13. Counsel on behalf of the appellant contended that the acquisition of the remaining land was not for a public purpose and was, therefore, invalid. It was said that there should have; been a fresh declaration of public purpose after the proposed acquisition of the remaining portion of the land. This contention is unacceptable. Sub-sections (2) and (3) of Section 49 of the Act indicate that the acquisition for public purpose need not be stated. Section 49(3) of the Act specifically provides that no fresh declaration under Sections 6 to 10 of the Act shall be necessary. Section 49(2) of the Act implies public purpose inasmuch as the compensation for acquisition is payable out of the public fund. Sections 4 and 5 of the Act are excluded because of proposal by owner in case of further acquisition under Section 49(1) of the Act and proposal by Government for further acquisition in a case under Section 49(2) of the Act.
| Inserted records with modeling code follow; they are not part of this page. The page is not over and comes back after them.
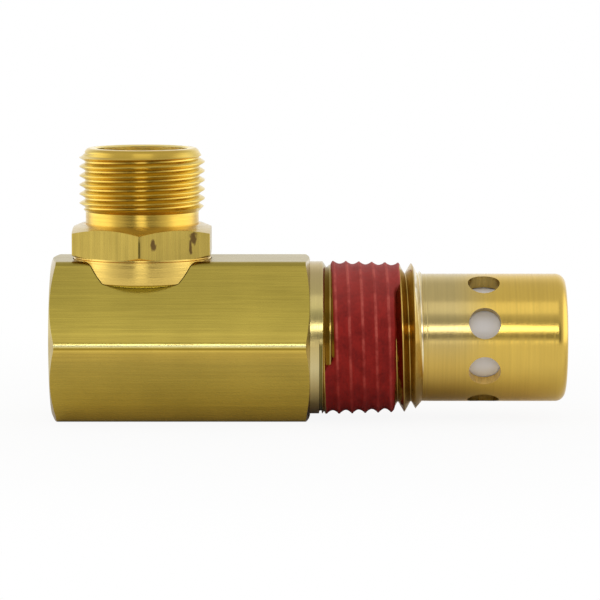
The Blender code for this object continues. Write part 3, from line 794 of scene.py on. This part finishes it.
def hexagonal_bar(name, axis, across_flats, corner_radius, bottom, length, finish):
    """A six-sided cylinder with its long edges rounded, longer at both ends than it will be."""
    start, along, outward = axis
    middle = start + along * (bottom + length / 2)
    turn = along.to_track_quat("Z", "Y").to_euler()
    bpy.ops.object.select_all(action="DESELECT")
    bpy.ops.mesh.primitive_cylinder_add(
        vertices=6, radius=across_flats / math.sqrt(3.0), depth=length + 2 * OVERSHOOT,
        location=middle, rotation=turn,
    )
    piece = bpy.context.object
    piece.name = name
    settle(piece)
    corner = max(piece.data.vertices, key=lambda v: abs((v.co - middle).y))
    arm = corner.co - middle
    arm -= along * arm.dot(along)
    if abs(arm.normalized().y) < 0.999:
        edit_all()
        axis_name = "X" if along.x > 0.5 else "Z"
        bpy.ops.transform.rotate(value=math.pi / 6, orient_axis=axis_name, center_override=middle)
        bpy.ops.object.mode_set(mode="OBJECT")
    for edge in piece.data.edges:
        ends = [piece.data.vertices[i].co for i in edge.vertices]
        edge.select = abs((ends[1] - ends[0]).normalized().dot(along)) > 0.99
    for vertex in piece.data.vertices:
        vertex.select = False
    for face in piece.data.polygons:
        face.select = False
    for edge in piece.data.edges:
        if edge.select:
            for i in edge.vertices:
                piece.data.vertices[i].select = True
    bpy.ops.object.mode_set(mode="EDIT")
    bpy.ops.mesh.select_mode(type="EDGE")
    bpy.ops.mesh.bevel(offset=corner_radius * math.tan(math.pi / 6), segments=CORNER_SEGMENTS)
    bpy.ops.mesh.select_mode(type="VERT")
    bpy.ops.object.mode_set(mode="OBJECT")
    piece.data.materials.append(finish)
    return piece


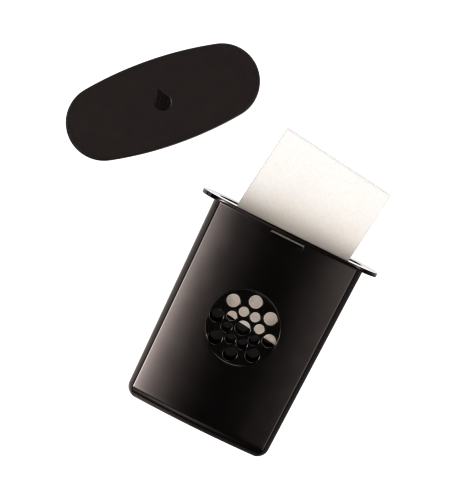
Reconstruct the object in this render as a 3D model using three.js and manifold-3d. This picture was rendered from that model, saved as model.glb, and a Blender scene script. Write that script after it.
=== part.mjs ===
// Soundhole humidifier for an acoustic guitar, taken apart on a table.
// Three pieces: a tapered pocket case with an oval flange round its mouth, a flat
// absorbent pad drawn half way out of it, and the press-on lid lying beside it.
// Units are millimetres, +Z is up and the table is z = 0.

import * as THREE from 'three';
import { mergeVertices } from 'three/addons/utils/BufferGeometryUtils.js';
import Module from 'manifold-3d';

const wasm = await Module();
wasm.setup();

// ---- Driving dimensions ------------------------------------------------------

// Case body. Its own frame: x across, y from the closed bottom to the mouth, z out
// of the front face.
const CASE_LENGTH = 78; // closed bottom to the flange's top
const MOUTH_WIDTH = 58.4; // outside sizes at the flange's top
const MOUTH_THICKNESS = 16.4;
const BOTTOM_WIDTH = 55; // outside sizes at the bottom, without its rounding
const BOTTOM_THICKNESS = 14.8;
const WALL = 1.1;
const FACE_RADIUS = 110; // bow of the front and rear faces
const MOUTH_BULGE = 2.4; // how far the narrow sides bulge out
const BOTTOM_BULGE = 1.7;
const CREASE_RADIUS = 1.5; // between a face and a narrow side
const BOTTOM_ROUNDING = 4.1;
const BOTTOM_BOW = 0.7; // the bottom's middle reaches this far past its ends
const BOW_FADE = 14; // height over which the bottom's bow dies out

// Flange round the mouth: an oval of four arcs that stands out all round.
const FLANGE_END_OVERHANG = 5;
const FLANGE_SIDE_OVERHANG = 5.7;
const END_RADIUS = 11.8; // of the oval's two ends
const FLANGE_THICKNESS = 1.5;
const FLANGE_EDGE = 0.3;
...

All that is necessary is that in one case the owner of the land and in the other the Government must act under Sections 49(1) and 49(2) of the Act respectively before the award is made. The public purpose is to prevent people from making exaggerated claims. Section 49(2) of die Act is subsidiary to public purpose. The acquisition is for public purpose. The subsequent acquisition is in aid of that purpose.

14. Counsel on behalf of the appellant submitted that he was entitled to lie heard before the order was made under Section 49(2) of the Act. This submission is unacceptable. Section 49(2) of the Act does not require that the opinion shall be formed after hearing the person concerned.

15. For these reasons, the appeal fails and is dismissed. In view of the fact that the High Court directed each party to pay and bear its own cost, there will be no order as to costs.